10 thoughts on “On this day …”

  1. The only reason Custer's career lasted as long as it did and he went as far as he did was because he was a great PR man. The man was both strategically and tactically a moron.

    Why, yes I do have strong opinions on the subject. Why do you ask?

  2. Facts are so inconvenient in hindsight. It really interferes with telling a good story sometimes. It's a shame MJ is still dead. He could reenact his Thriller video with devastating realism if he'd just pop out of his crypt for a bit.

  3. I must say, that is quite a mix of "facts" for the day… I hear they're hoping for a revival with Elvis…

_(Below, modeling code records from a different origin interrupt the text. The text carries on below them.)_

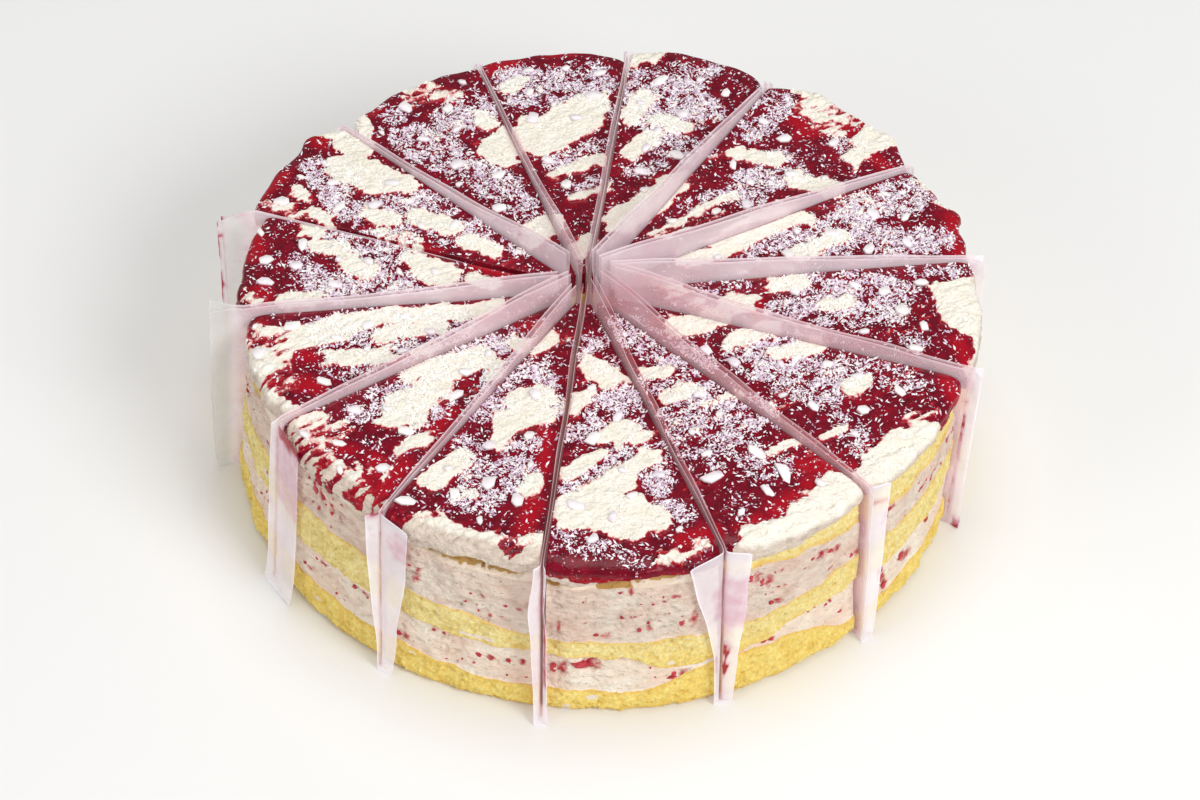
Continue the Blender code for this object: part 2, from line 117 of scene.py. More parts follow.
# Distance between points. Nearer to the tip than each of these, only every so many columns are kept.
GRID = 0.6 * MM
RING_STEPS = ((16.5 * MM, 8), (33 * MM, 4), (66 * MM, 2), (math.inf, 1))
print("portions:", len(CUT_ANGLES), "layers:", len(LAYERS))

# %% [markdown]
# ## Bumps that depend only on place
# Cream and crumb are rough in many sizes at once. A lattice of steady random numbers, blended between its
# corners, gives a bump of any size at any place, and it gives the same one every time it is asked. The
# last number of each call is its seed.

# %% Lattice bumps
LATTICE_PRIMES = np.array((73856093, 19349663, 83492791), np.uint32)
SEED_PRIME = 668265263
MIXERS = ((15, 2246822519), (13, 3266489917))
LAST_SHIFT = 16
HALF_RANGE = 2147483647.5
ROUGH_SIZES, SEED_STEP = 3, 17


def lattice(corner, seed):
    """A steady random number from -1 to 1 for every whole-number corner."""
    mixed = (corner.astype(np.uint32) * LATTICE_PRIMES).sum(axis=-1, dtype=np.uint32)
    mixed = mixed + np.uint32(seed * SEED_PRIME % 2**32)
    for shift, mixer in MIXERS:
        mixed = (mixed ^ (mixed >> shift)) * np.uint32(mixer)
    return (mixed ^ (mixed >> LAST_SHIFT)) / HALF_RANGE - 1.0


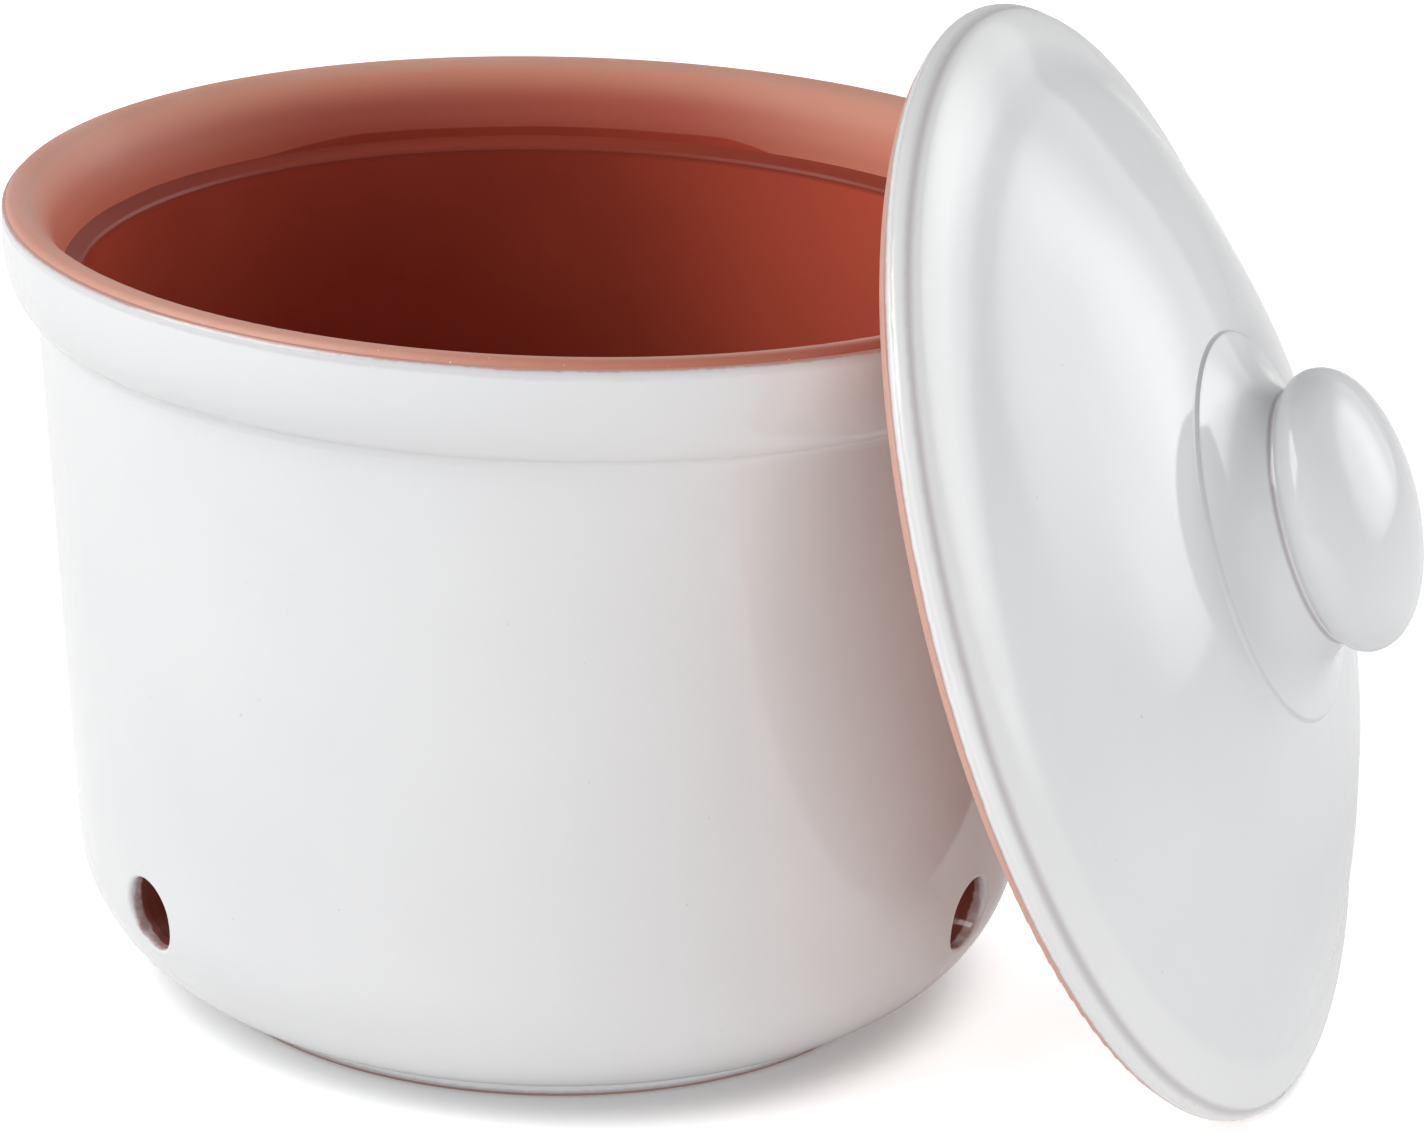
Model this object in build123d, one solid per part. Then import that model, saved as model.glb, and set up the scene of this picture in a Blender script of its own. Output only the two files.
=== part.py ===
# Glazed clay storage pot with three vent holes, and its knobbed lid standing against the collar.
# Millimetres, +Z up. The pot's own axis is Z and the floor it stands on is z = 0.
import os
from math import acos, atan2, cos, degrees, hypot, radians, sin, sqrt
from build123d import *

os.makedirs("parts", exist_ok=True)

# Glazes
GLAZE_T = 0.5
VENT_GLAZE_T = 0.25
CLEAR_T = 0.3

# Pot, outside: height of the rim, and the body's glazed radius at the collar with its draft
RIM_Z = 149.9
BODY_R_AT_TOP = 97.1
BODY_TAPER = 0.0657
COLLAR_OVERHANG = 4.9
COLLAR_H = 19.2
COLLAR_CURVE_H = 13.7
COLLAR_TOP_H = 2.2
COLLAR_FOOT_ROUND = 2.5
RIM_SET_IN = 2.9
BARE_RIM_H = 1.2
CORNER_R = 28.7
CORNER_LIFT = 1.8
FOOT_SET_OUT = 7.1
FOOT_GLAZE_Z = 0.7
FOOT_GLAZE_ROUND = 1.0

# Pot, inside
WALL = 8.0
SEAT_W = 7.8
SEAT_H = 14.1
LEDGE_DROP = 1.6
LEDGE_ROUND = 0.8

# Vent holes
VENT_D = 14.2
VENT_Z = 27.3
VENT_ANGLES = (-147.6, -32.4, 90.0)
VENT_MOUTH_ROUND = 0.8
VENT_INNER_ROUND = 1.4
VENT_GLAZE_DEPTH = 3.2

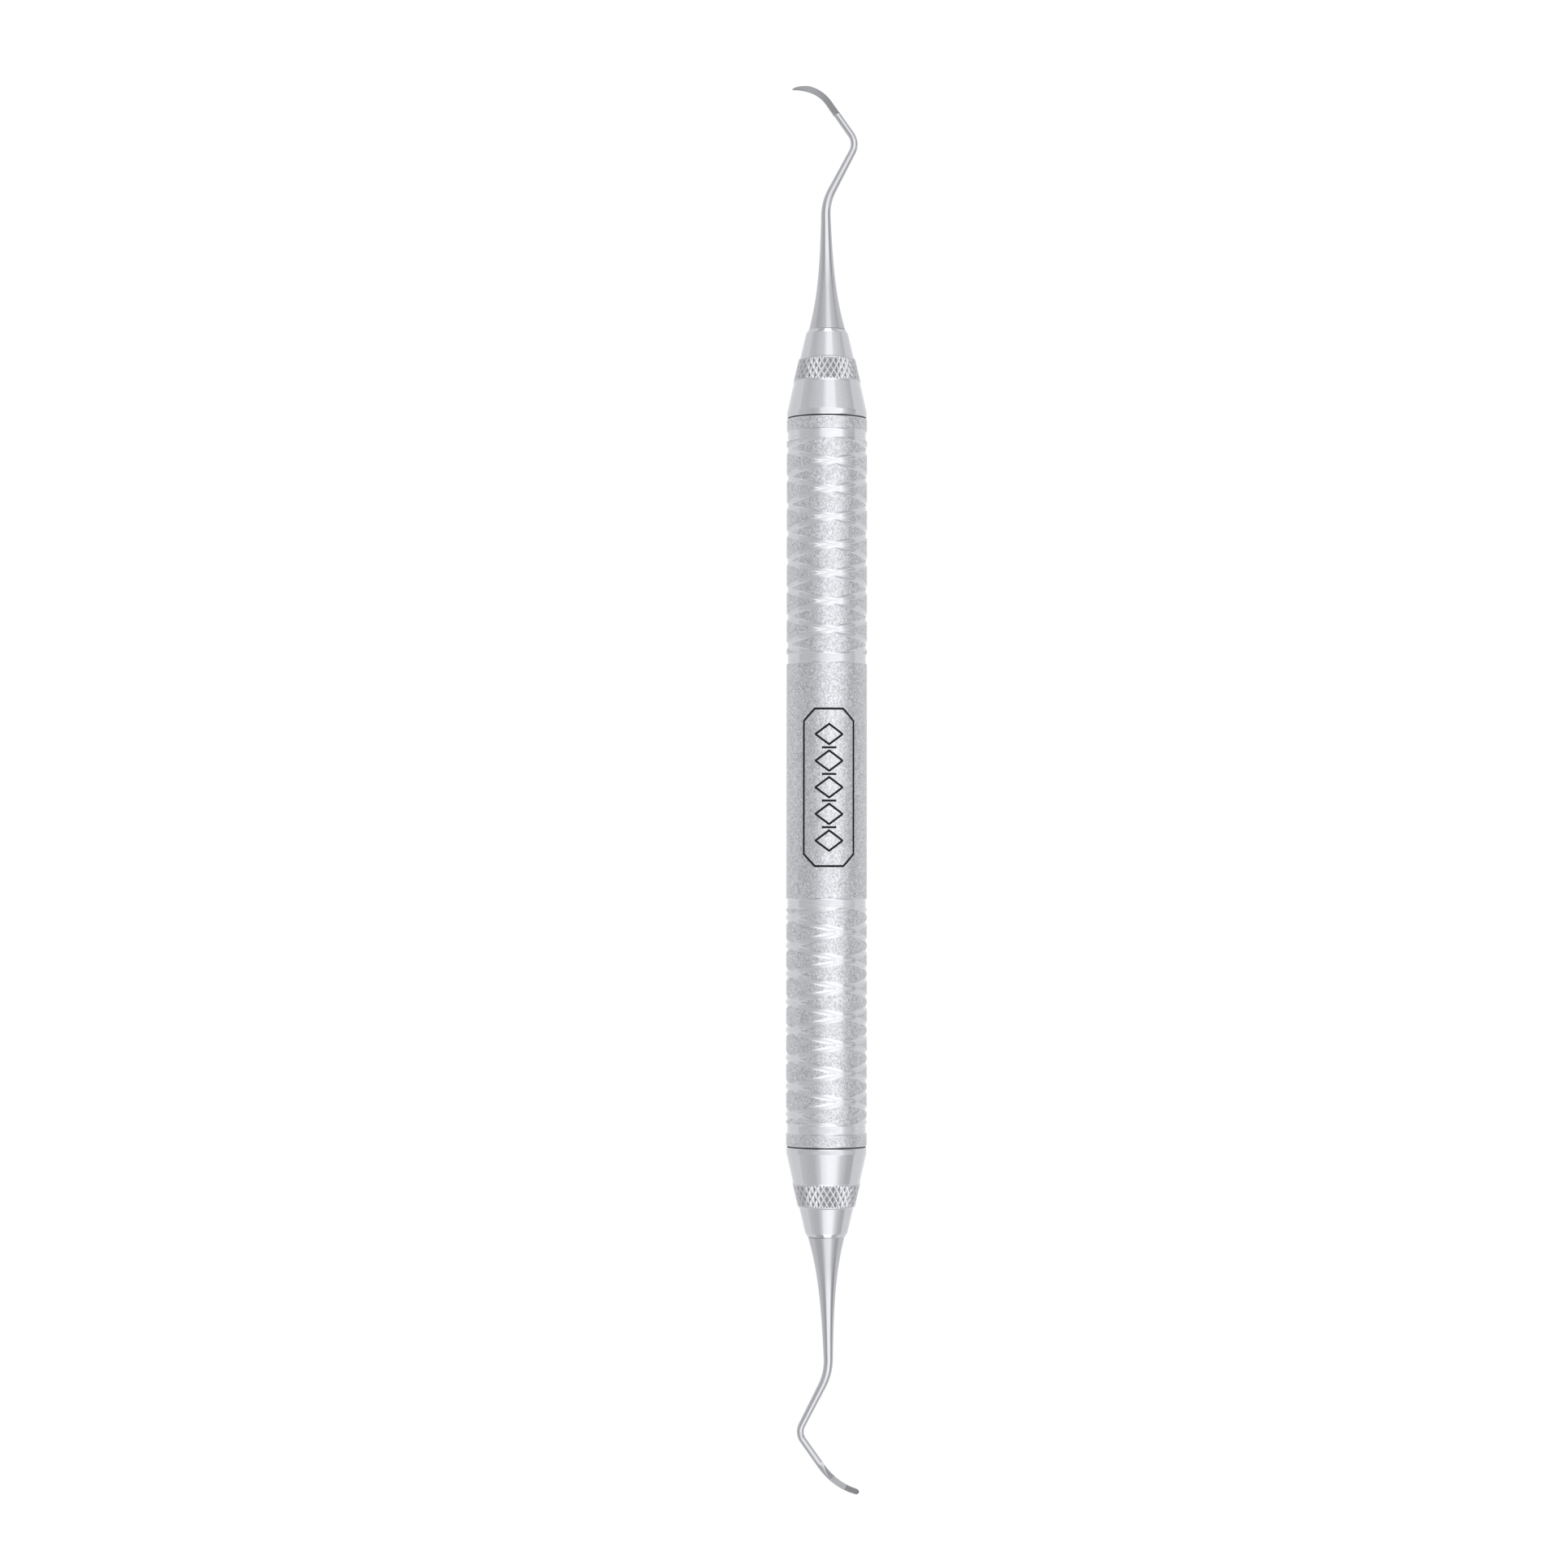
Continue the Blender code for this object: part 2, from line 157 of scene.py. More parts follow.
CURETTE = {
    "lean": 0.982,
    "first_run": 15.02,
    "first_bend": (7.03, 28.26),
    "second_run": 5.37,
    "second_bend": (1.79, 62.79),
    "terminal_run": 3.75,
    "blade_curves": ((12.66, 3.52), (7.93, 37.0)),
    "blade_start": 3.2,
    "blade_blend": 0.9,
    "blade_height": (0.89, 0.7),
    "blade_width": (0.98, 0.84),
    "back_power": (1.7, 4.0),
    "toe_length": 0.42,
    "pointed": False,
    # from, to and painted shade as above, and instead of the slant the plane: its lean towards the face
    # in degrees, and how far out it lies at from and at to
    "facets": ((6.4, 3.8, 0.7, 9.0, 0.6, 0.3), (3.8, 1.75, 0.0, 0.0, 0.3, 0.3),
               (1.75, 0.0, 1.0, 12.0, 0.3, 0.26)),
}

# Laser mark on the handle, a plain frame with a row of lozenges
MARK_LENGTH = 19.36
MARK_WIDTH = 6.58
MARK_CORNER = 1.5
MARK_LINE = 0.27
MARK_X = -0.4
MARK_AZIMUTH = 2.83
MARK_PROUD = 0.006
MARK_STEP = 0.25
LOZENGE_COUNT = 5
LOZENGE_LENGTH = 2.5
LOZENGE_WIDTH = 3.4
BAR_LENGTH = 1.8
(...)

  4. Korea? I was two days out of Yokohama, San Francisco-bound on a passenger freighter when the North headed south. The Russians were jamming the radios, so we didn't really know what was going on.

    Right at four years later I began a 16-month tour of occupation duty there.

    "Educational" is about the best I can do in a family publication.

    Art

  5. My father lost two toes to a NorK/ChiCom bullet in 1951.
    He was medevaced to a Turkish aid post and flown to a US managed Japanese hospital aboard a British aircraft.

    That was when the United Nations meant something and was not run by statist thugs.

  6. Pedro, that was because the Chinese vote on the UNSC was controlled from Taiwan which caused the USSR to boycott the UN, thus no statist thugs. It's also the last time anyone boycotted the UNSC.

    Would be interesting to know what would have happened if the USSR hadn't left and vetoed the resolution.